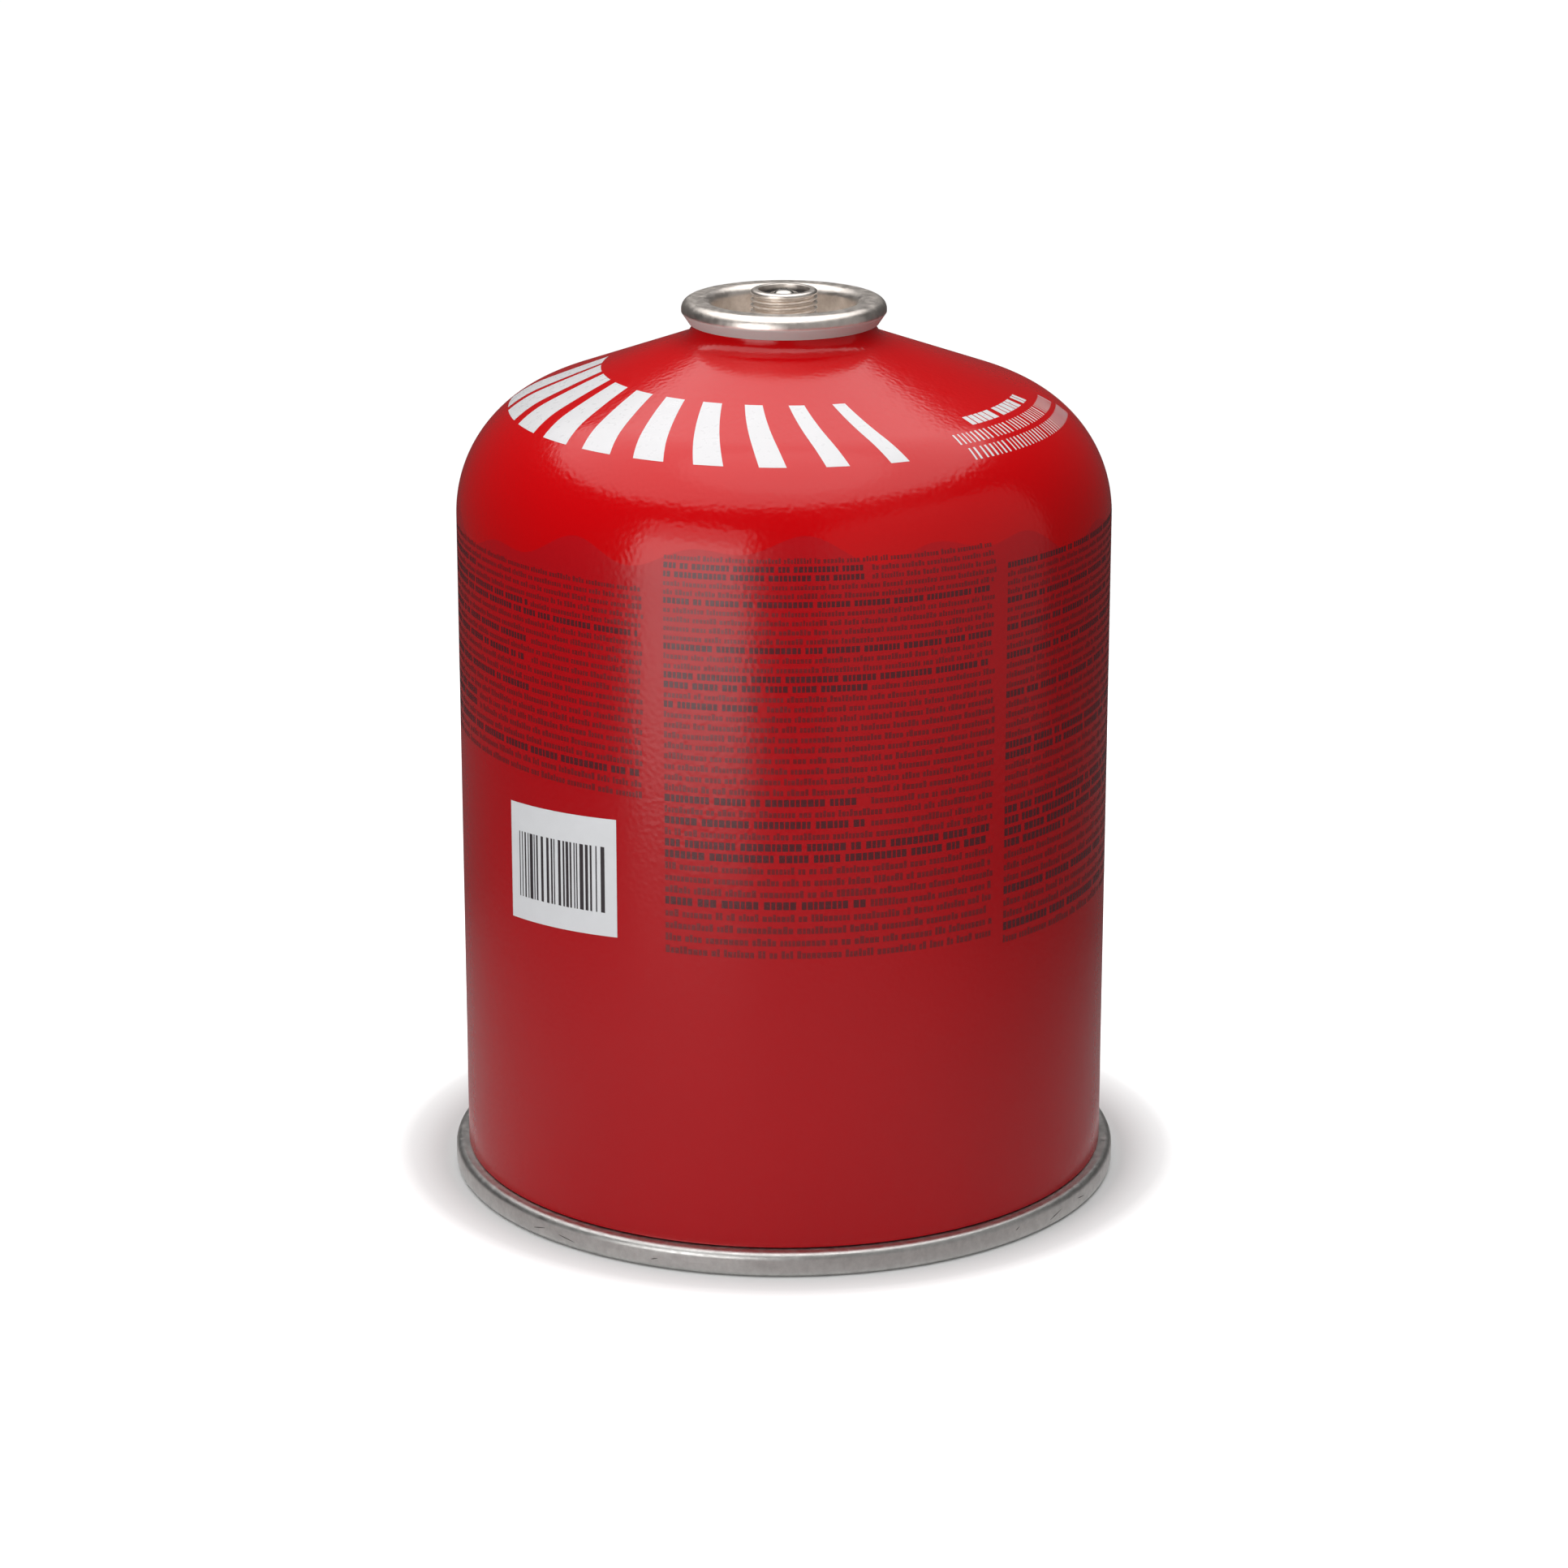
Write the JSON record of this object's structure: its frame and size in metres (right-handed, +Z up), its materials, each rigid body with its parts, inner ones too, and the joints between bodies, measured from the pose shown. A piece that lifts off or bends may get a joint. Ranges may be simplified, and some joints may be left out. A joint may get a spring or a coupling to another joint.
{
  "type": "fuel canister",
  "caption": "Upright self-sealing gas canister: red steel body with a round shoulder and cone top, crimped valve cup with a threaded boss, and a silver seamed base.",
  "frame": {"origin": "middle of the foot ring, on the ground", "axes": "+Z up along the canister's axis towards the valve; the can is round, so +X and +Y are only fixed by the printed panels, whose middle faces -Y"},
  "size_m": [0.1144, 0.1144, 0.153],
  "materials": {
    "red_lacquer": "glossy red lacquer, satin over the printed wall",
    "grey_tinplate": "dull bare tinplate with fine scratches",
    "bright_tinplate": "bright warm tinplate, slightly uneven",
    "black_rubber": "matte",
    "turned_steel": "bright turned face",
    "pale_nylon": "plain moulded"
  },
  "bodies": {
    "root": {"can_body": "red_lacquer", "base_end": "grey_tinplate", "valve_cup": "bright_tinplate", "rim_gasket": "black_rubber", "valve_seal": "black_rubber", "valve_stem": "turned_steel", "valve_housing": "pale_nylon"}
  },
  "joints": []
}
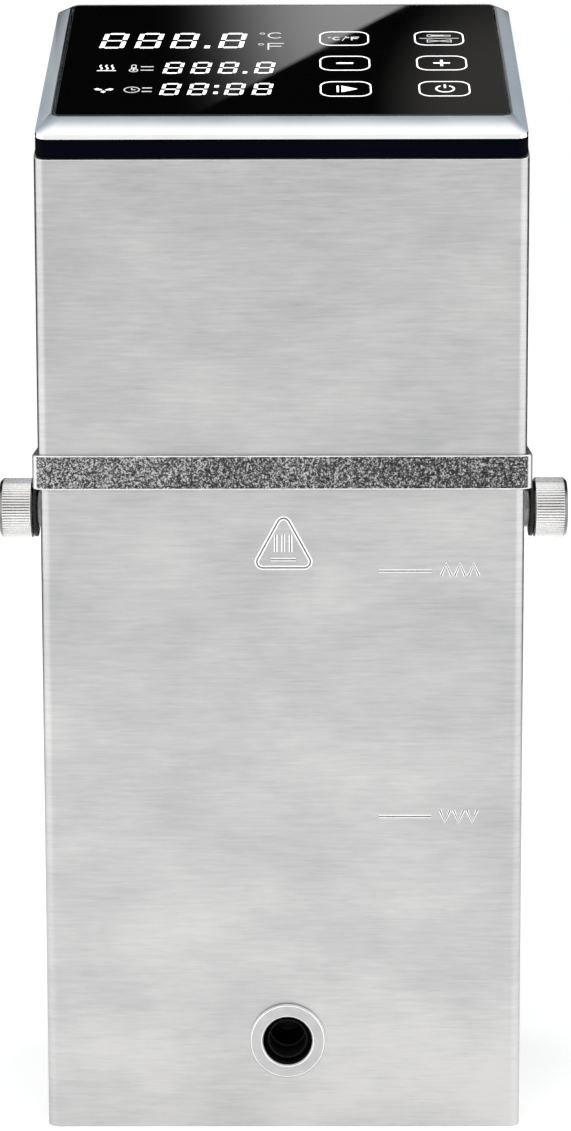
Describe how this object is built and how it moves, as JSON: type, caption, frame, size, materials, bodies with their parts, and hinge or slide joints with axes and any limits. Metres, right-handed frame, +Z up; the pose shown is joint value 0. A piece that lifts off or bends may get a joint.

The problem:
Count the lines in the records above that contain the word "object", and give only that number.

Expected output:
2